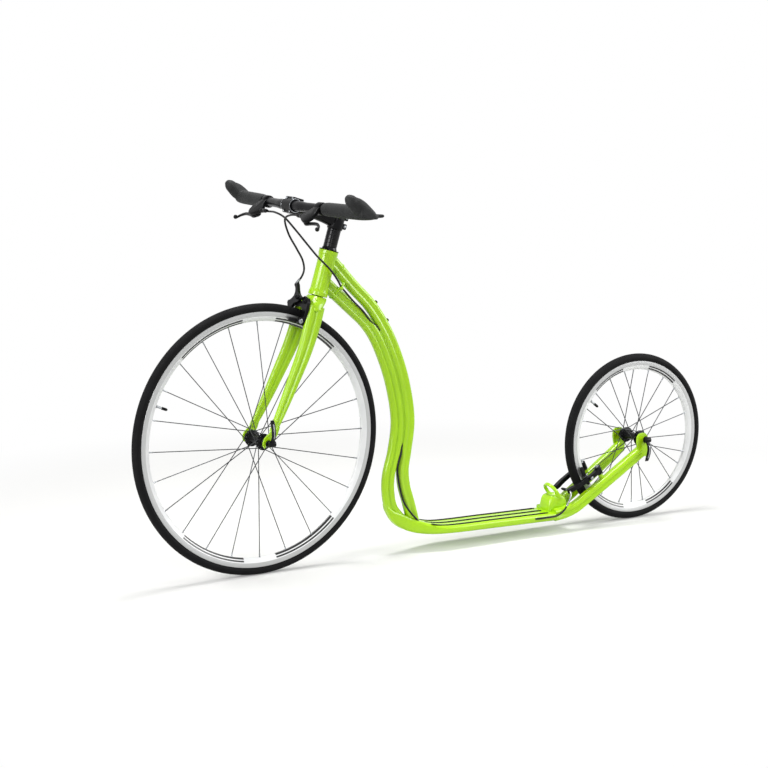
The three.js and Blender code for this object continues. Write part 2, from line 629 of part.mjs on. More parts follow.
// A curved pad in hub coordinates: X out along the spoke direction, pressed inwards along Y.
function padGeometry(radius, studEnd, studTravel) {
  const half = PAD_LENGTH / 2 / radius;
  const shape = new THREE.Shape();
  shape.absarc(0, 0, radius + 5, -half, half, false);
  shape.absarc(0, 0, radius - 5, half, -half, true);
  shape.closePath();
  const pad = new THREE.ExtrudeGeometry(shape, { depth: PAD_THICKNESS, bevelEnabled: false, curveSegments: 6 });
  pad.rotateX(Math.PI / 2).translate(0, PAD_FACE + PAD_THICKNESS, 0);
  const back = PAD_FACE + PAD_THICKNESS - 1;
  return join(pad, rod(vec(radius, back, studTravel), vec(radius, studEnd, studTravel), 5, 12));
}

function frontPad(forward) {
  const hub = FRONT_HUB_LOCAL;
  const angle = Math.atan2(-72 - hub.z, 44 - hub.x);
  return padGeometry(FRONT_PAD_RADIUS, 21.5, 44 - forward).rotateY(-angle).translate(hub.x, 0, hub.z);
}

// Rear brake: a linear pull arm on each stay, in hub coordinates, X out through the pivot

function rearArmGeometry() {
  const shape = new THREE.Shape([
    [154, 40], [153, 29], [163, 25.5], [172, 30], [186, 34.6], [215, 34], [240, 30], [258, 24], [270, 25], [271, 34],
    [242, 41], [205, 45], [180, 45], [166, 43],
  ].map(([x, y]) => new THREE.Vector2(x, y)));
  const arm = new THREE.ExtrudeGeometry(shape, { depth: 12, bevelEnabled: false }).translate(0, 0, -6);
  const barrel = rod(vec(REAR_PIVOT_RADIUS, REAR_PIVOT_OFFSET, -11), vec(REAR_PIVOT_RADIUS, REAR_PIVOT_OFFSET, 11), 9, 14);
  const bore = rod(vec(REAR_PIVOT_RADIUS, REAR_PIVOT_OFFSET, -20), vec(REAR_PIVOT_RADIUS, REAR_PIVOT_OFFSET, 20), 4.5, 14);
  const head = rod(vec(REAR_PAD_RADIUS, 44, 0), vec(REAR_PAD_RADIUS, 49, 0), 5.5, 12);
  return cut(join(arm, barrel, head), bore);
}

// The curved metal tube that leads the cable into the left arm, with its rubber boot
function noodleGeometry() {
  const route = [
    vec(-376.2, 49, 72.2), vec(-381.6, 48.8, 81.5), vec(-388, 47.6, 92.5), vec(-393.8, 42.4, 103), vec(-396.4, 34.5, 107.6),
    vec(-397.2, 24, 108), vec(-397.2, 12, 108),
  ];
  return { route, boot: rod(vec(-397.2, 14, 108), vec(-397.2, -4, 108), 4.4, 10, 3) };
}

// Handlebar, in the bike's own axes

const BAR_CENTRE = vec(STEM_REACH, 0, BAR_HEIGHT).applyMatrix4(steeringMatrix);
const BAR_STRAIGHT = 45; // half of the length that stays square to the stem

function barPoint(y, forward = 0, up = 0) {
  const swept = Math.max(0, Math.abs(y) - BAR_STRAIGHT) * BAR_SWEEP * 1.18;
  return vec(BAR_CENTRE.x - swept + forward, y, BAR_CENTRE.z + up);
}

function circleRing(centre, radius, sides) {
  return Array.from({ length: sides }, (_, i) => {
    const angle = (2 * Math.PI * i) / sides;
    return centre.clone().add(vec(radius * Math.cos(angle), 0, radius * Math.sin(angle)));
  });
}

const flat = (ring) => ring.map((p) => new THREE.Vector2(p.x, p.z));

function barGeometry() {
  const stations = [[BAR_STRAIGHT, BAR_RADIUS], [70, BAR_END_RADIUS], [BAR_HALF_LENGTH, BAR_END_RADIUS]];
  const both = [...stations.toReversed().map(([y, r]) => [-y, r]), ...stations];
  const skin = both.map(([y, r]) => circleRing(barPoint(y), r, 14));
  const bore = both.map(([y, r]) => circleRing(barPoint(y * 1.01), r - 1.8, 10));
  return cut(loft(skin, flat(skin[0])), loft(bore, flat(bore[0])));
}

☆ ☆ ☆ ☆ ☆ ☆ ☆

PROBLEM: Please reproduce every line of the material word for word.

IN RESPONSE:
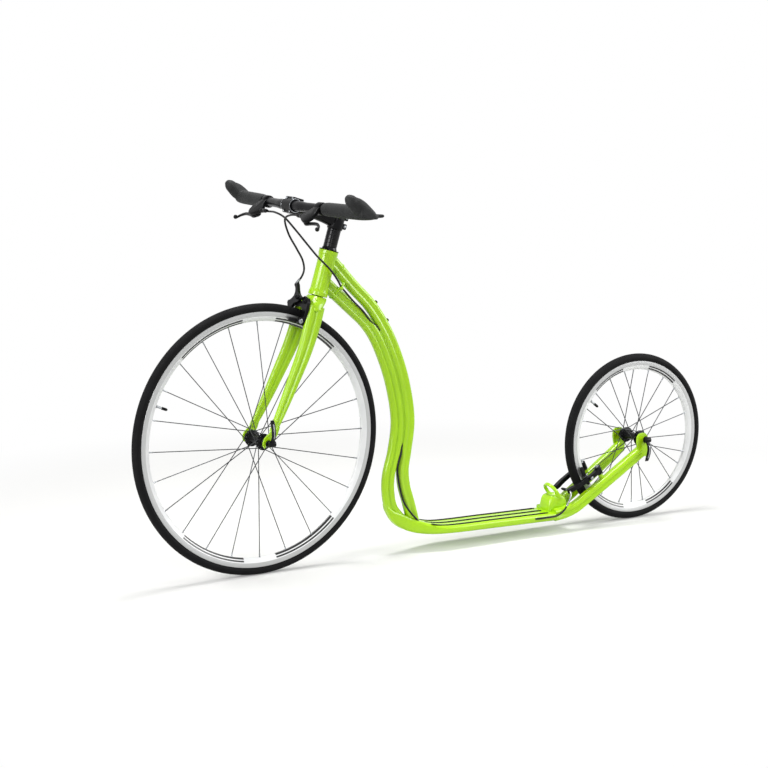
The three.js and Blender code for this object continues. Write part 2, from line 629 of part.mjs on. More parts follow.
// A curved pad in hub coordinates: X out along the spoke direction, pressed inwards along Y.
function padGeometry(radius, studEnd, studTravel) {
  const half = PAD_LENGTH / 2 / radius;
  const shape = new THREE.Shape();
  shape.absarc(0, 0, radius + 5, -half, half, false);
  shape.absarc(0, 0, radius - 5, half, -half, true);
  shape.closePath();
  const pad = new THREE.ExtrudeGeometry(shape, { depth: PAD_THICKNESS, bevelEnabled: false, curveSegments: 6 });
  pad.rotateX(Math.PI / 2).translate(0, PAD_FACE + PAD_THICKNESS, 0);
  const back = PAD_FACE + PAD_THICKNESS - 1;
  return join(pad, rod(vec(radius, back, studTravel), vec(radius, studEnd, studTravel), 5, 12));
}

function frontPad(forward) {
  const hub = FRONT_HUB_LOCAL;
  const angle = Math.atan2(-72 - hub.z, 44 - hub.x);
  return padGeometry(FRONT_PAD_RADIUS, 21.5, 44 - forward).rotateY(-angle).translate(hub.x, 0, hub.z);
}

// Rear brake: a linear pull arm on each stay, in hub coordinates, X out through the pivot

function rearArmGeometry() {
  const shape = new THREE.Shape([
    [154, 40], [153, 29], [163, 25.5], [172, 30], [186, 34.6], [215, 34], [240, 30], [258, 24], [270, 25], [271, 34],
    [242, 41], [205, 45], [180, 45], [166, 43],
  ].map(([x, y]) => new THREE.Vector2(x, y)));
  const arm = new THREE.ExtrudeGeometry(shape, { depth: 12, bevelEnabled: false }).translate(0, 0, -6);
  const barrel = rod(vec(REAR_PIVOT_RADIUS, REAR_PIVOT_OFFSET, -11), vec(REAR_PIVOT_RADIUS, REAR_PIVOT_OFFSET, 11), 9, 14);
  const bore = rod(vec(REAR_PIVOT_RADIUS, REAR_PIVOT_OFFSET, -20), vec(REAR_PIVOT_RADIUS, REAR_PIVOT_OFFSET, 20), 4.5, 14);
  const head = rod(vec(REAR_PAD_RADIUS, 44, 0), vec(REAR_PAD_RADIUS, 49, 0), 5.5, 12);
  return cut(join(arm, barrel, head), bore);
}

// The curved metal tube that leads the cable into the left arm, with its rubber boot
function noodleGeometry() {
  const route = [
    vec(-376.2, 49, 72.2), vec(-381.6, 48.8, 81.5), vec(-388, 47.6, 92.5), vec(-393.8, 42.4, 103), vec(-396.4, 34.5, 107.6),
    vec(-397.2, 24, 108), vec(-397.2, 12, 108),
  ];
  return { route, boot: rod(vec(-397.2, 14, 108), vec(-397.2, -4, 108), 4.4, 10, 3) };
}

// Handlebar, in the bike's own axes

const BAR_CENTRE = vec(STEM_REACH, 0, BAR_HEIGHT).applyMatrix4(steeringMatrix);
const BAR_STRAIGHT = 45; // half of the length that stays square to the stem

function barPoint(y, forward = 0, up = 0) {
  const swept = Math.max(0, Math.abs(y) - BAR_STRAIGHT) * BAR_SWEEP * 1.18;
  return vec(BAR_CENTRE.x - swept + forward, y, BAR_CENTRE.z + up);
}

function circleRing(centre, radius, sides) {
  return Array.from({ length: sides }, (_, i) => {
    const angle = (2 * Math.PI * i) / sides;
    return centre.clone().add(vec(radius * Math.cos(angle), 0, radius * Math.sin(angle)));
  });
}

const flat = (ring) => ring.map((p) => new THREE.Vector2(p.x, p.z));

function barGeometry() {
  const stations = [[BAR_STRAIGHT, BAR_RADIUS], [70, BAR_END_RADIUS], [BAR_HALF_LENGTH, BAR_END_RADIUS]];
  const both = [...stations.toReversed().map(([y, r]) => [-y, r]), ...stations];
  const skin = both.map(([y, r]) => circleRing(barPoint(y), r, 14));
  const bore = both.map(([y, r]) => circleRing(barPoint(y * 1.01), r - 1.8, 10));
  return cut(loft(skin, flat(skin[0])), loft(bore, flat(bore[0])));
}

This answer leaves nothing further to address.